▽

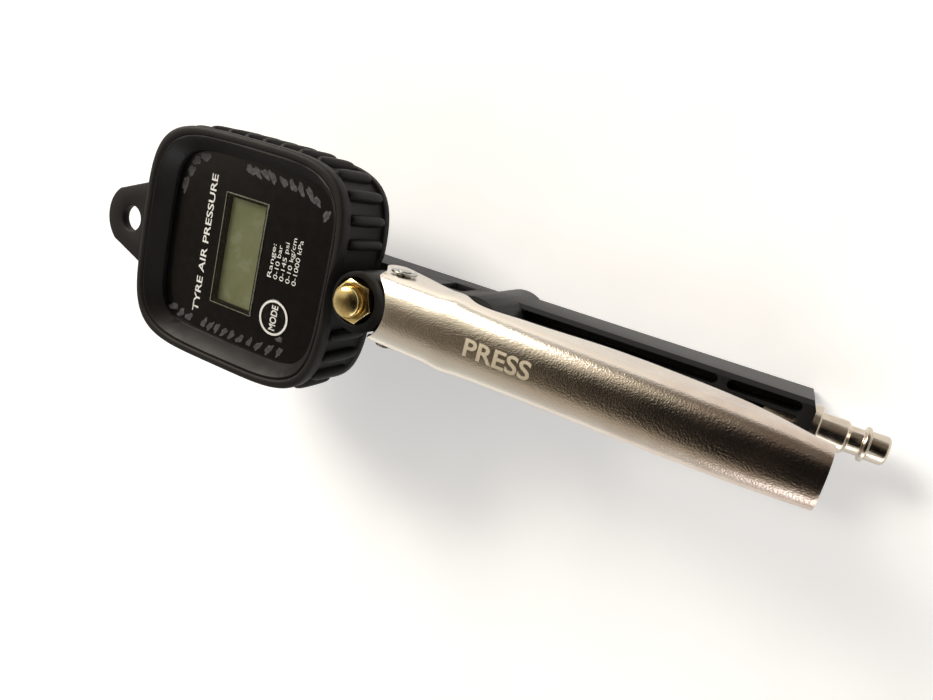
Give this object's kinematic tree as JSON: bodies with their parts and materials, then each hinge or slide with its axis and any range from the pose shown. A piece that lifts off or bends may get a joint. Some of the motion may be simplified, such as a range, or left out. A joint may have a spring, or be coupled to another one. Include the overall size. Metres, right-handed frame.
{
  "type": "digital tyre inflator",
  "caption": "Hand-held air-line tyre inflator with a squeeze lever, a brass bleed button and a square digital gauge in a ribbed rubber boot with a hang tab.",
  "frame": {"origin": "middle of the overall length and width, on the ground plane the handle's flat back lies on", "axes": "+X along the handle from the inlet plug to the gauge and hang tab, +Z the way the gauge's face and the lever look, +Y along the lever's pivot pin"},
  "size_m": [0.3046, 0.0918, 0.077],
  "materials": {
    "handle_plastic": "moulded black glass-filled plastic, fine texture",
    "nickel_plate": "bright nickel plate on turned steel",
    "lever_plate": "nickel plate over pressed steel, slightly orange-peeled",
    "brass": "turned brass, bright",
    "spring_steel": "bare spring steel",
    "zinc_steel": "zinc-plated steel",
    "seal_rubber": "nitrile rubber",
    "boot_rubber": "soft black rubber, satin",
    "case_plastic": "moulded black ABS, satin",
    "film": "black printed polyester film, glossy",
    "window": "clear acrylic",
    "lcd": "reflective grey-green LCD",
    "button_plastic": "black printed button film",
    "board_green": "solder-masked circuit board",
    "sensor_can": "steel sensor can",
    "cell_skin": "shrink-wrapped dry cells",
    "sintered_bronze": "sintered bronze",
    "tube_metal": "drawn aluminium tube"
  },
  "bodies": {
    "tool": {"handle_body": "handle_plastic", "inlet_bush": "nickel_plate", "inlet_plug": "nickel_plate", "inlet_filter": "sintered_bronze", "air_tube": "tube_metal", "valve_seat": "brass", "valve_cap": "brass", "valve_spring": "spring_steel", "bleed_nut": "brass", "bleed_spring": "spring_steel", "pivot_pin": "zinc_steel", "pivot_clip": "zinc_steel", "outlet_bush": "brass", "gauge_stem": "brass", "stem_washer": "seal_rubber", "front_case": "case_plastic", "back_case": "case_plastic", "battery_door": "case_plastic", "case_screws": "zinc_steel", "batteries": "cell_skin", "battery_contacts": "spring_steel", "circuit_board": "board_green", "pressure_sensor": "sensor_can", "lcd_module": "lcd", "mode_switch": "case_plastic", "face_film": "film", "window_lens": "window", "boot": "boot_rubber"},
    "lever": {"lever": "lever_plate"},
    "valve_stem": {"valve_stem": "brass", "valve_seal": "seal_rubber"},
    "bleed_button": {"bleed_button": "brass", "bleed_seal": "seal_rubber"},
    "mode_button": {"mode_button": "button_plastic"}
  },
  "joints": [
    {"name": "lever_pivot", "type": "hinge", "parent": "tool", "child": "lever", "pos_m": [0.01095, 0, 0.0555], "axis": [0, -1, 0], "range_deg": [0, 8], "stiffness_Nm_per_rad": 6, "springref_deg": -6.88},
    {"name": "valve_slide", "type": "slide", "parent": "tool", "child": "valve_stem", "axis": [0, 0, -1], "range_m": [0, 0.0037], "deforming": ["valve_spring"]},
    {"name": "bleed_press", "type": "slide", "parent": "tool", "child": "bleed_button", "axis": [0, 0, -1], "range_m": [0, 0.002], "stiffness_N_per_m": 800, "springref_m": -0.002, "deforming": ["bleed_spring"]},
    {"name": "mode_press", "type": "slide", "parent": "tool", "child": "mode_button", "axis": [0, 0, -1], "range_m": [0, 0.0005], "stiffness_N_per_m": 1500, "springref_m": -0.0003}
  ],
  "couplings": [
    {"joint": "valve_slide", "follows": "lever_pivot", "m_per_rad": 0.026}
  ]
}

△

=== EXERCISE BRIEF ===
Each line above must be printed exactly as it appears.

=== OUTPUT FOR THIS TASK ===
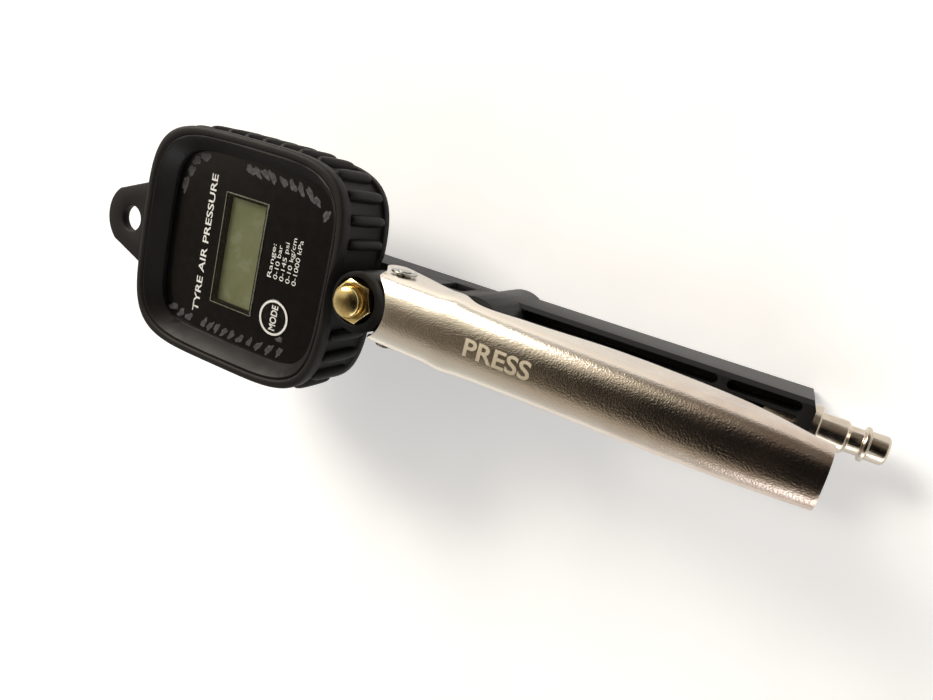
Give this object's kinematic tree as JSON: bodies with their parts and materials, then each hinge or slide with its axis and any range from the pose shown. A piece that lifts off or bends may get a joint. Some of the motion may be simplified, such as a range, or left out. A joint may have a spring, or be coupled to another one. Include the overall size. Metres, right-handed frame.
{
  "type": "digital tyre inflator",
  "caption": "Hand-held air-line tyre inflator with a squeeze lever, a brass bleed button and a square digital gauge in a ribbed rubber boot with a hang tab.",
  "frame": {"origin": "middle of the overall length and width, on the ground plane the handle's flat back lies on", "axes": "+X along the handle from the inlet plug to the gauge and hang tab, +Z the way the gauge's face and the lever look, +Y along the lever's pivot pin"},
  "size_m": [0.3046, 0.0918, 0.077],
  "materials": {
    "handle_plastic": "moulded black glass-filled plastic, fine texture",
    "nickel_plate": "bright nickel plate on turned steel",
    "lever_plate": "nickel plate over pressed steel, slightly orange-peeled",
    "brass": "turned brass, bright",
    "spring_steel": "bare spring steel",
    "zinc_steel": "zinc-plated steel",
    "seal_rubber": "nitrile rubber",
    "boot_rubber": "soft black rubber, satin",
    "case_plastic": "moulded black ABS, satin",
    "film": "black printed polyester film, glossy",
    "window": "clear acrylic",
    "lcd": "reflective grey-green LCD",
    "button_plastic": "black printed button film",
    "board_green": "solder-masked circuit board",
    "sensor_can": "steel sensor can",
    "cell_skin": "shrink-wrapped dry cells",
    "sintered_bronze": "sintered bronze",
    "tube_metal": "drawn aluminium tube"
  },
  "bodies": {
    "tool": {"handle_body": "handle_plastic", "inlet_bush": "nickel_plate", "inlet_plug": "nickel_plate", "inlet_filter": "sintered_bronze", "air_tube": "tube_metal", "valve_seat": "brass", "valve_cap": "brass", "valve_spring": "spring_steel", "bleed_nut": "brass", "bleed_spring": "spring_steel", "pivot_pin": "zinc_steel", "pivot_clip": "zinc_steel", "outlet_bush": "brass", "gauge_stem": "brass", "stem_washer": "seal_rubber", "front_case": "case_plastic", "back_case": "case_plastic", "battery_door": "case_plastic", "case_screws": "zinc_steel", "batteries": "cell_skin", "battery_contacts": "spring_steel", "circuit_board": "board_green", "pressure_sensor": "sensor_can", "lcd_module": "lcd", "mode_switch": "case_plastic", "face_film": "film", "window_lens": "window", "boot": "boot_rubber"},
    "lever": {"lever": "lever_plate"},
    "valve_stem": {"valve_stem": "brass", "valve_seal": "seal_rubber"},
    "bleed_button": {"bleed_button": "brass", "bleed_seal": "seal_rubber"},
    "mode_button": {"mode_button": "button_plastic"}
  },
  "joints": [
    {"name": "lever_pivot", "type": "hinge", "parent": "tool", "child": "lever", "pos_m": [0.01095, 0, 0.0555], "axis": [0, -1, 0], "range_deg": [0, 8], "stiffness_Nm_per_rad": 6, "springref_deg": -6.88},
    {"name": "valve_slide", "type": "slide", "parent": "tool", "child": "valve_stem", "axis": [0, 0, -1], "range_m": [0, 0.0037], "deforming": ["valve_spring"]},
    {"name": "bleed_press", "type": "slide", "parent": "tool", "child": "bleed_button", "axis": [0, 0, -1], "range_m": [0, 0.002], "stiffness_N_per_m": 800, "springref_m": -0.002, "deforming": ["bleed_spring"]},
    {"name": "mode_press", "type": "slide", "parent": "tool", "child": "mode_button", "axis": [0, 0, -1], "range_m": [0, 0.0005], "stiffness_N_per_m": 1500, "springref_m": -0.0003}
  ],
  "couplings": [
    {"joint": "valve_slide", "follows": "lever_pivot", "m_per_rad": 0.026}
  ]
}